Tony Morris

Posted on May 26, 2022 • Originally published at blog.morriscloud.com on May 26, 2022

Don't Manage Terraform Enterprise With Terraform

#terraform #devops

Don't do it. I know you want to, and you should not.

First, some facts.

Terraform Enterprise is a wonderful product. It's the self-hosted distribution of Terraform Cloud for organizations that want the privacy and scale of an enterprise-grade installation.
There exists a Terraform Cloud/Enterprise Provider that can easily template and manage how an organization creates Workspaces (and other TFC/TFE resources).

Given the generally painful user experience of entering dozens of Workspace Variables into the TFE, it makes sense that nearly everyone I've worked with has stated a desire to use the tfe provider to manage workspaces. I'm here to tell you why this ends up being a rougher idea than you hoped for.

Pricing

Terraform Enterprise is priced by the number of Workspaces you have.

They're not cheap.

If you start dedicated Workspaces to creating and managing other Workspaces, you're effectively shorting yourself out of your own licenses.

On the other hand, if you're in Terraform Cloud, you're not paying per-Workspace, so feel free to use this method if the following hiccups don't pertain to you.

For what it's worth, if HashiCorp had a concept of "Configuration Workspaces" that didn't hit against your Workspace count, then this would obviously not be an issue.

Multi-Step Updates

Let's say you can get over the pricing issue.
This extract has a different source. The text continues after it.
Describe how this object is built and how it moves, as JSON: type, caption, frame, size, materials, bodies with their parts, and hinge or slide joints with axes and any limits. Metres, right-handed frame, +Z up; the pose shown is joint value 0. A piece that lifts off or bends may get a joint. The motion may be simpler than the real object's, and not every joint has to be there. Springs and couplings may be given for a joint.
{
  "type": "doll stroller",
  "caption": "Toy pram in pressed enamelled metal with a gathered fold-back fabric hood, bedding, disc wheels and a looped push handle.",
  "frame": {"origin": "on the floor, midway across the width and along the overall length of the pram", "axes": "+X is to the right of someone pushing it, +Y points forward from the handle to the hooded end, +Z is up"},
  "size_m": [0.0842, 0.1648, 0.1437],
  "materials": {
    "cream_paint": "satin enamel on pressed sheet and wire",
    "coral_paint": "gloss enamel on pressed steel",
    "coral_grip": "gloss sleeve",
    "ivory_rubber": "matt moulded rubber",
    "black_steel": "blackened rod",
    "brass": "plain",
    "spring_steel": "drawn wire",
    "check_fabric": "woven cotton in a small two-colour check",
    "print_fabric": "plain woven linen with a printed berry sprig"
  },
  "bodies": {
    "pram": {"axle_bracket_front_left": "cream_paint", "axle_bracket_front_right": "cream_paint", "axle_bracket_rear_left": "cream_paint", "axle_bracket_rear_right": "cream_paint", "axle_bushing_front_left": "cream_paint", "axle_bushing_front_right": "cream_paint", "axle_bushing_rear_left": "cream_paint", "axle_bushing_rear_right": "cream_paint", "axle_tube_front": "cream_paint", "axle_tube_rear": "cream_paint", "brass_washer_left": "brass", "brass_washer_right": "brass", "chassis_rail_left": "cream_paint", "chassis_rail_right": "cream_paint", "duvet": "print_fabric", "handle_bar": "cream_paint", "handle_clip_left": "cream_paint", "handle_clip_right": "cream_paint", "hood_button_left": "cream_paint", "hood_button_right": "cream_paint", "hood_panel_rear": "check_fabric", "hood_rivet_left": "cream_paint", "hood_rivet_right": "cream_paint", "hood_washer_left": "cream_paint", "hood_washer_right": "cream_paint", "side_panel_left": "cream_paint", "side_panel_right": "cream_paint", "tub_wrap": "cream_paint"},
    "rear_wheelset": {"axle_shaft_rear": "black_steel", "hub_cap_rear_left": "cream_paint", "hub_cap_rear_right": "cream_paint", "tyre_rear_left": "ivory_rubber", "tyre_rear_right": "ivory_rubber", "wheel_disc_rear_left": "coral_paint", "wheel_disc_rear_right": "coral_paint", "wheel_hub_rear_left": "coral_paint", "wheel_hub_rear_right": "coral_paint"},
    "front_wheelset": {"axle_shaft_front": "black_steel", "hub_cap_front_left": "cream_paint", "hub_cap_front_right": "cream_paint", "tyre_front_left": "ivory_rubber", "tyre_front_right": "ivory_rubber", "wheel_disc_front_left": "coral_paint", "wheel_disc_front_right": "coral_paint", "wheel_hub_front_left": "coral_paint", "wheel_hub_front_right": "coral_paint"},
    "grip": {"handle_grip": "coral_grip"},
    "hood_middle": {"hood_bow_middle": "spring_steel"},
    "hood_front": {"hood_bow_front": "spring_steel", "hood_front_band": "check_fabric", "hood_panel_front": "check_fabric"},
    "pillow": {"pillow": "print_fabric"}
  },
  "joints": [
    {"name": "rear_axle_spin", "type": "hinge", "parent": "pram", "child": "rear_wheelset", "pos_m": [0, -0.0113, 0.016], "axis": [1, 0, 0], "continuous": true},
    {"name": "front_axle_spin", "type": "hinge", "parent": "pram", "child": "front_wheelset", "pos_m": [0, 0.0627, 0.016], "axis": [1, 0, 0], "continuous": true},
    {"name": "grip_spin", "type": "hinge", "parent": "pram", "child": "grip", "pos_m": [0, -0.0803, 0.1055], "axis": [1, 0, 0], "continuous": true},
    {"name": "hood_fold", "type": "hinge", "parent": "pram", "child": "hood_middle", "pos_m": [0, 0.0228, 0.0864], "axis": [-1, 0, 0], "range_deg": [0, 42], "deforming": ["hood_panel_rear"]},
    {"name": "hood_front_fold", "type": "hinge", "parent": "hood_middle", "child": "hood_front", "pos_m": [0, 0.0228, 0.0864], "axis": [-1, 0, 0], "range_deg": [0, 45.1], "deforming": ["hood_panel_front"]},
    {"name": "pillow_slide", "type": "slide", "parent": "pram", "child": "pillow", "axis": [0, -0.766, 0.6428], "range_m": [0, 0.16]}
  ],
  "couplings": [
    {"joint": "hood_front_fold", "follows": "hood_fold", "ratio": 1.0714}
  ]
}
Talking through how the Configuration Workspaces would be architected and deployed brings up some other potential issues.

First, a quick overview of how we had tried this out.

The Setup

Workspace Repository

The most important piece of functionality here is the Terraform module that uses the tfe provider to create the Workload Workspaces.
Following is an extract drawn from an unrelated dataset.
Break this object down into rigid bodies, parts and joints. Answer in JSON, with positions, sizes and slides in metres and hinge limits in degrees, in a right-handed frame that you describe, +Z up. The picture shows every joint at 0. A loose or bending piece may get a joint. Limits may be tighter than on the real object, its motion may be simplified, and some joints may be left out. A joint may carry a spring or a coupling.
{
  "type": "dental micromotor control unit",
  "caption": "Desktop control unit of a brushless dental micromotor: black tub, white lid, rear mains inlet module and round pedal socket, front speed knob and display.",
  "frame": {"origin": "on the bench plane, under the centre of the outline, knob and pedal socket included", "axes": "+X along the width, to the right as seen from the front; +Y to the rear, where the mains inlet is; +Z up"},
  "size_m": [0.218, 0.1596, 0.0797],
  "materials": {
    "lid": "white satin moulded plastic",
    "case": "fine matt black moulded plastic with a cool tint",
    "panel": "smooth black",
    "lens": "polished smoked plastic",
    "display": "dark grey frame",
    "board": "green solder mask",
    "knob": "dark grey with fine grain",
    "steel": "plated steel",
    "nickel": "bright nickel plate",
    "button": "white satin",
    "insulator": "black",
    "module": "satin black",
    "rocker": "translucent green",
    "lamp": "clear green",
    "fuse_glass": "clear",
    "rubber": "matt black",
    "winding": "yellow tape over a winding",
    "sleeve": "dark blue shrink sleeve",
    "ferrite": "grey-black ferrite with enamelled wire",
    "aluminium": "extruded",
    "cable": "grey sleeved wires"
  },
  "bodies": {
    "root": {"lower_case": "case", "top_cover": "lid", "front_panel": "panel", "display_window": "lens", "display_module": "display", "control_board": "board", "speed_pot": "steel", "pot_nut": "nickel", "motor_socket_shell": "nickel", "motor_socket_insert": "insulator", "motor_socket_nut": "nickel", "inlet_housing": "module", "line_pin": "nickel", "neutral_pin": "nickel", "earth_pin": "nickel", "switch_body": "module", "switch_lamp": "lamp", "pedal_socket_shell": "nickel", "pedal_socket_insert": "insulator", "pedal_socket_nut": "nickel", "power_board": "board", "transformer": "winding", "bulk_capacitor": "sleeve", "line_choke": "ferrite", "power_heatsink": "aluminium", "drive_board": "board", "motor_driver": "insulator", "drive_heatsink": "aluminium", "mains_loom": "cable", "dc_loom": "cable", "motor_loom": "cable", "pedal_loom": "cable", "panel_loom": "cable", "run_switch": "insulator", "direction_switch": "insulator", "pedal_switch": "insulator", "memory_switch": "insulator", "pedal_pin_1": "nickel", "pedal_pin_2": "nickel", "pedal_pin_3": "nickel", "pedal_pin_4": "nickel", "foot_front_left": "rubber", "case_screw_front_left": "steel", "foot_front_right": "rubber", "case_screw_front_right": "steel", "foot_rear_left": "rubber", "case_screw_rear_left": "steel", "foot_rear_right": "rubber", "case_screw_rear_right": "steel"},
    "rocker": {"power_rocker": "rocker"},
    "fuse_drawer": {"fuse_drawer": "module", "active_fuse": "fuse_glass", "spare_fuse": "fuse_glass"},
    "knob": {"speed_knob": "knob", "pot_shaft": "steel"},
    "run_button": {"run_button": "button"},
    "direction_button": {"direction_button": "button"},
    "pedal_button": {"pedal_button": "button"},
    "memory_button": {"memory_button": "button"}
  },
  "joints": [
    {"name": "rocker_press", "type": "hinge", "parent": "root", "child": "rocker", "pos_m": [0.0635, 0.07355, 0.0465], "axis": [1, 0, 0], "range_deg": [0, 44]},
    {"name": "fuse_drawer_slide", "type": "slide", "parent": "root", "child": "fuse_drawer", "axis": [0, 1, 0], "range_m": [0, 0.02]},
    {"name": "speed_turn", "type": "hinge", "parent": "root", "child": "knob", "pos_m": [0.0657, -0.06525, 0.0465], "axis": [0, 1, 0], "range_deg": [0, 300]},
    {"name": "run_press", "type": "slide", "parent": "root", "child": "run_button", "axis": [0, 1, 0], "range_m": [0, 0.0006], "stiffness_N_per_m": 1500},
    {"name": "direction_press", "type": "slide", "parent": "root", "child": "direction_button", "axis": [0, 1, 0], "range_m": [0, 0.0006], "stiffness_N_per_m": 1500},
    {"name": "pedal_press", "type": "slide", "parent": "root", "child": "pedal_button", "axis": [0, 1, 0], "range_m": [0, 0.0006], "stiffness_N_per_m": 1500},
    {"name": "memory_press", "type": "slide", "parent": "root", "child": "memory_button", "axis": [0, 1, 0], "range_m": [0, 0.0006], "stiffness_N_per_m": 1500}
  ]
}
Everything about the Workload Workspace is contained within this Workspace Repository, including the Workspace Variables.

Another name for this repository could be a "Configuration Repository," as it configures the implementation of the Workload Repository.

Workload Repository

The Workload Repository defines the Terraform resources to create the workloads that you are configuring. For us, this is a bunch of resources from the aws provider, but it could be anything.

Configuration Workspace

The Configuration Workspace in Terraform Enterprise is pointed to the Workspace Repository. When it executes a Run, it generates Terraform Enterprise resources, such as the Workload Workspaces and the requisite Workspace Variables in each one.

Workload Workspace

The Workload Workspace is created by the Configuration Workspace and pointed to the Workload Repository. When it executes a Run, it generates Workload-specific resources. In our cases, this is generally AWS resources such as EC2 instances, EBS volumes, etc.

The Problem

The biggest problem with this setup is the back-and-forth you have to do in order to make changes.

Let's say you want to add a resource to the Workload Repository. This is straightforward, and it doesn't cause many issues. You would just commit your changes to the Workload Repository, and the Workload Workspace would pick those up.

What if, however, that introduces a new variable to the repository? The changes you would have to make in order to get it through the system look something like this:

Add the Workspace Variable resource to the Workspace Repository.
Push the Run through the Configuration Workspace to add the TFE Workspace Variable to the Workload Workspace.
Add the variable to the Workload Repository.
You can finally push the Run through the Workload Workspace.

Four steps for a simple variable addition seems like a tough solution to roll out to any team.

What Should You Do Instead?

Let's be honest. I'm certain there are some really creative ways to work around these limitations managing Terraform at-scale. Feel free to use them and tell me what they are! Hit me up on Twitter if you find a really neat solution!

For our use cases, we are building out a Control Plane that abstracts that business-level functions from TFE itself. So, instead of thinking about "I need to create this TFE Workspaces with these Workspace Variables," we are now thinking "This team needs to create this application cluster."

This abstraction is not unique. I've talked to many people in the community that do a similar thing.

This solution works really well for us because we have a number of backend systems that we need to integrate together during an "application cluster spin-up." These include SaaS tools, such as PagerDuty, Splunk, New Relic, and many others. Given that Terraform Enterprise has a robust API, it makes our Control Plane much more straightforward to implement.

Top comments (2)

Jon • Jun 7 '22

Hi Tony, thanks for sharing.
The Control Plane approach is indeed a common approach I've seen in many place.
May I ask you what stack you used to build it?
Have you started from scratch or used existing orchestration tool or workflow engine?

Tony Morris • Jun 13 '22

Hi @jon, thanks for the question!

I have a full-stack development team currently building out the Control Plane application (and an underlying platform layer) with a number of technologies:

Angular for the front end UI
TypeScript for the back end API
AWS Step Functions for the orchestration
AWS Lambda for the functions themselves
AWS SAM for the serverless deployment model
Terraform for the AWS resource creation (outside of the main Step Functions)

I think that covers all the tech used within the application stack. It's all pretty custom to our business cases, so we started with the customizable AWS Step Functions with Lambda to handle most of the work.